Колобок, переварив услышанное, заключил:

– В мире фантазий ты – самое красивое и гармоничное сочетание человеческого в животном и животного в человеке. Понимаю: ты боишься заборов отчуждения и многих уже очевидных примеров одичания… Грустно, конечно, но, думаю, возможности формирования новых смыслов не  утратятся никогда…

–  Халва моей души, шербет моего сердца, услада моих сокровенных желаний, как был ребенком, так им и остался!

Хирон прижал Колобка к груди и ответил на его посылы:

– Наши мечты, увы, делегированы в сферу деятельности и ответственности многих и многих Гудвинов, может, не столь уж и Великих и, надо полагать, не таких уж и Ужасных; они, отдадим должное, не обязуют всех носить розовые очки.

И принял решение:

– Отдышались?.. Пора в путь-дорогу!

Они поднимались в гору.

Кентавр, хромая, нес Колобка.

А какая дорога без дорожной песни?

Уютно угнездившись на руках кентавра, Колобок, вполголоса выводил давние, но не затертые слова:

Ах, только бы тройка не сбилась бы с круга,  

не смолк бубенец под дугой... 

Две вечных подруги – любовь и разлука –  

не ходят одна без другой.² 

 

Потом он заснул.

Тогда и раздался голос стрелы:

– Удали меня, – тихо попросила она.

Встретив непонимающий взгляд кентавра, повторила:

– Удали! Врач для того и живет, чтобы устранять боли.
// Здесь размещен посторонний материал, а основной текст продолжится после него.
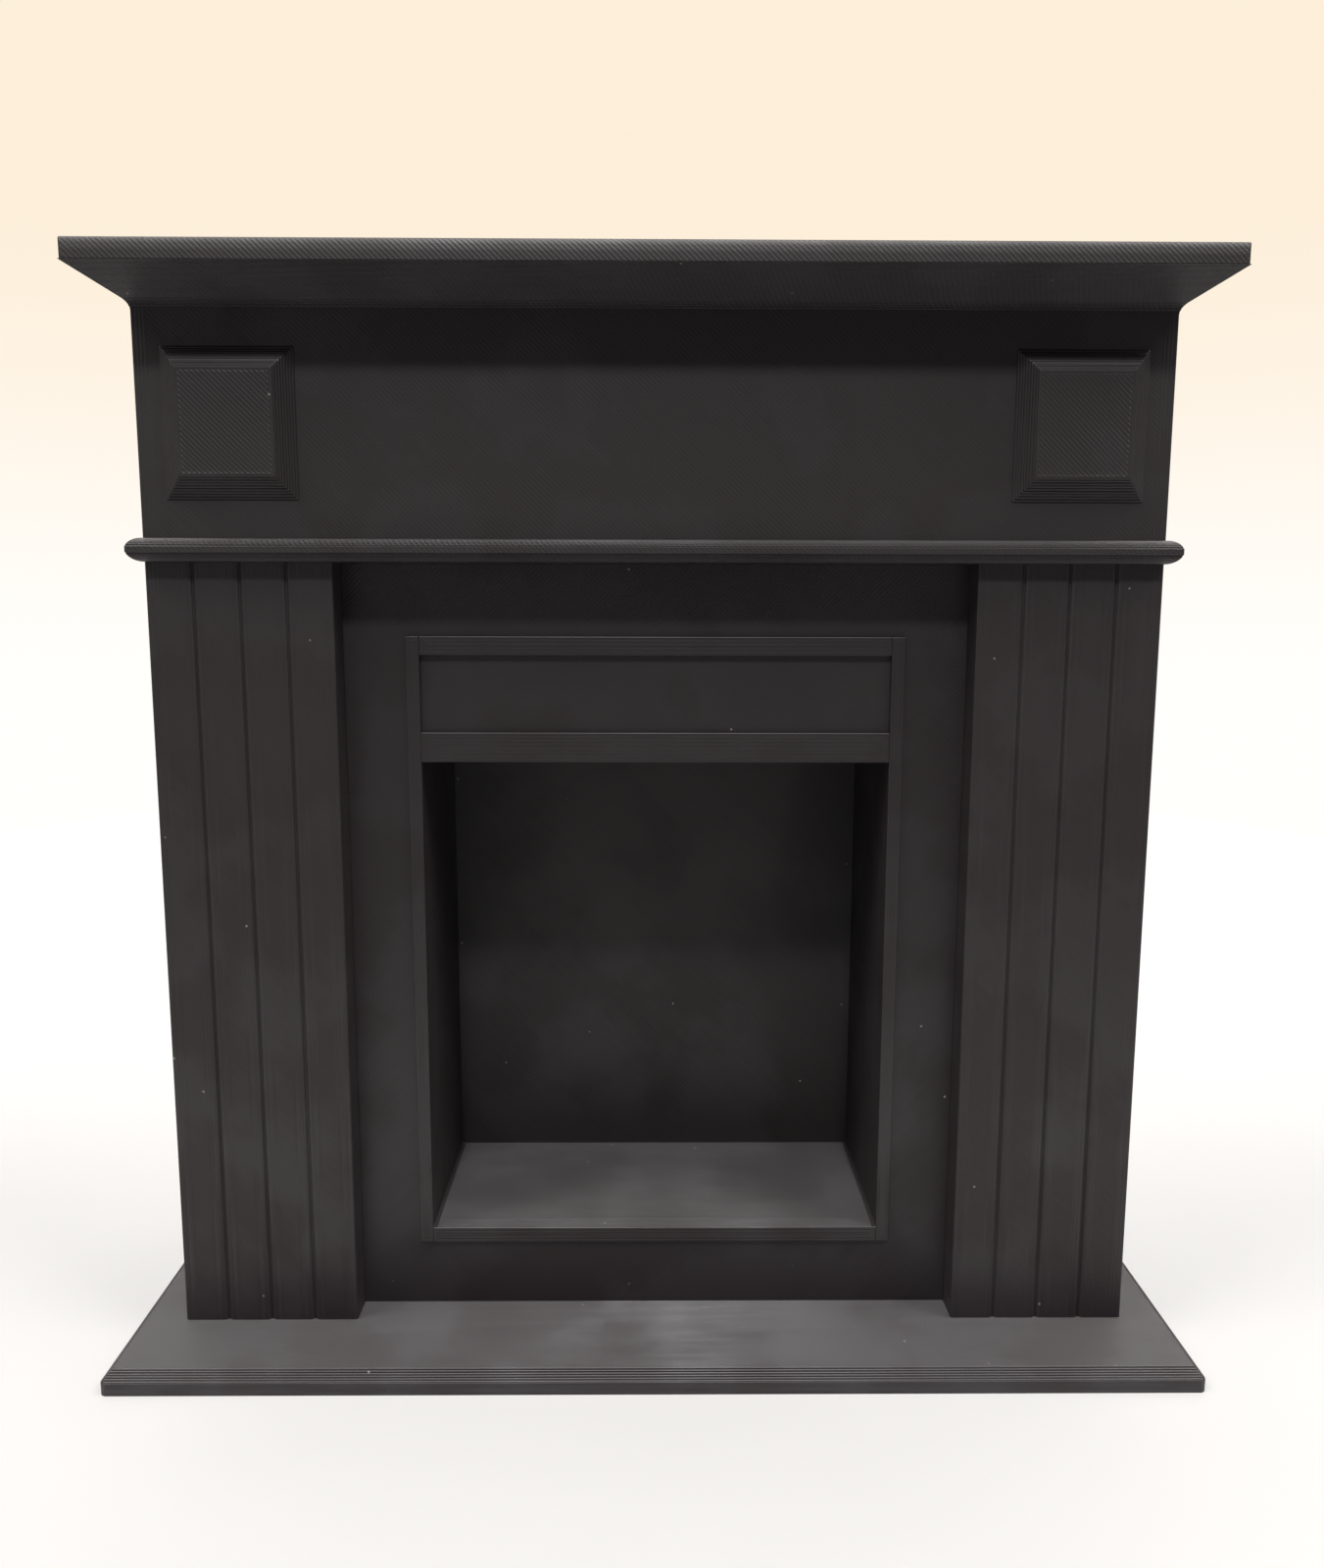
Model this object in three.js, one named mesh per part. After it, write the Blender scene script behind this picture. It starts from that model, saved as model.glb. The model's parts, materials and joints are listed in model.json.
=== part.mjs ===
// A dolls' house fireplace mantel at 1:12, in millimetres.
// The origin is the centre of the hearth's underside. +X is to the right of someone who faces the
// fireplace, +Y is towards the wall behind it and +Z is up, so the fireplace faces -Y.

import * as THREE from "three";
import { LoftGeometry } from "three/addons/geometries/LoftGeometry.js";

// Driving dimensions

// The body: pilasters and frieze in one plane, straight sides and a flat back.
const BODY_WIDTH = 116.6;
const BODY_DEPTH = 31;
const FRONT_BOARD_THICKNESS = 6;
const SIDE_WALL_THICKNESS = 2;
const REAR_PANEL_THICKNESS = 1.4;

// Heights of the parts that stand on each other, from the hearth up.
const HEARTH_HEIGHT = 2.7;
const PILASTER_HEIGHT = 93;
const BEAD_HEIGHT = 2.7;
const FRIEZE_FACE_HEIGHT = 25.5;
const CROWN_RISE = 2.7;
const SHELF_HEIGHT = 2.3;

// How far each moulding stands out from the body. The front ones stand out almost twice as far.
const HEARTH_SIDE_PROJECTION = 6.2;
const HEARTH_FRONT_PROJECTION = 11.3;
const HEARTH_CHAMFER = 1.2;
const HEARTH_CORNER_RADIUS = 0.8;
const SHELF_SIDE_PROJECTION = 4.2;
const SHELF_FRONT_PROJECTION = 7.8;
const SHELF_CORNER_RADIUS = 0.5;
const CROWN_FILLET_RADIUS = 1.3;
const BEAD_SIDE_PROJECTION = 1.2;
const BEAD_FRONT_PROJECTION = 2.4;

// Each pilaster is cut by V grooves into strips of equal width.
const PILASTER_WIDTH = 21.3;
const PILASTER_STRIPS = 4;
const GROOVE_WIDTH = 0.62;
const GROOVE_DEPTH = 0.6;

// The raised blocks at the two ends of the frieze.
const BLOCK_WIDTH = 15.1;
const BLOCK_HEIGHT = 17;
const BLOCK_PROJECTION = 1.75;
const BLOCK_SIDE_BEVEL = 2.2;
const BLOCK_TOP_BEVEL = 2.6;
const BLOCK_INSET_FROM_SIDE = 2.9;
const BLOCK_GAP_ABOVE_BEAD = 4.1;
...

– А если я потеряю от этого чувствительность?.. – озадачился кентавр.

– Боль, – ясное дело,  – убедительный аргумент проявления жизни, но тебе бесчувственность не грозит, – заметила стрела.

 

…После тяжелой операции, когда, истекая кровью и почти теряя сознание, кентавр удалил из бедра стрелу времени, он, словно сквозь ватный тампон, услышал предательское:

– Учти: мы не расстались, я попаду в тебя еще не раз и достану даже  в звездолете на пути к новой земле!

 

Хорошо, Колобок не слышал этого.

Он и не почувствовал, что снова оказался в руках кентавра, и только улыбнулся сквозь сон свету в родном окошке.

 

…Кентавр, боясь разбудить его, шел тихо, осторожно.

Нес хлебный шарик, как несут, боясь расплескать, сосуды.

Нес, прижав его к груди.

Нес, как ребенка.

Нес и нянькал.

И понял, почему прилип к еще вчерашнему хвастунишке.

Метаморфорзы румяного вкусняшки вернули ему ощущение первородно-идеального начала, в котором кроется принятие радости жизни, а принятие радости жизни вынуло из сердца давнюю-давнюю, но не забытую, почти вечную колыбельную-предупреждение: «Баю-баюшки-баю, не ложися на краю…»

  

Май, август – октябрь 2013 г.

 

____________

 

¹ Велимир Хлебников, «Мои походы», 1919-1920 гг.

² Булат Окуджава, «Дорожная», 1982 г.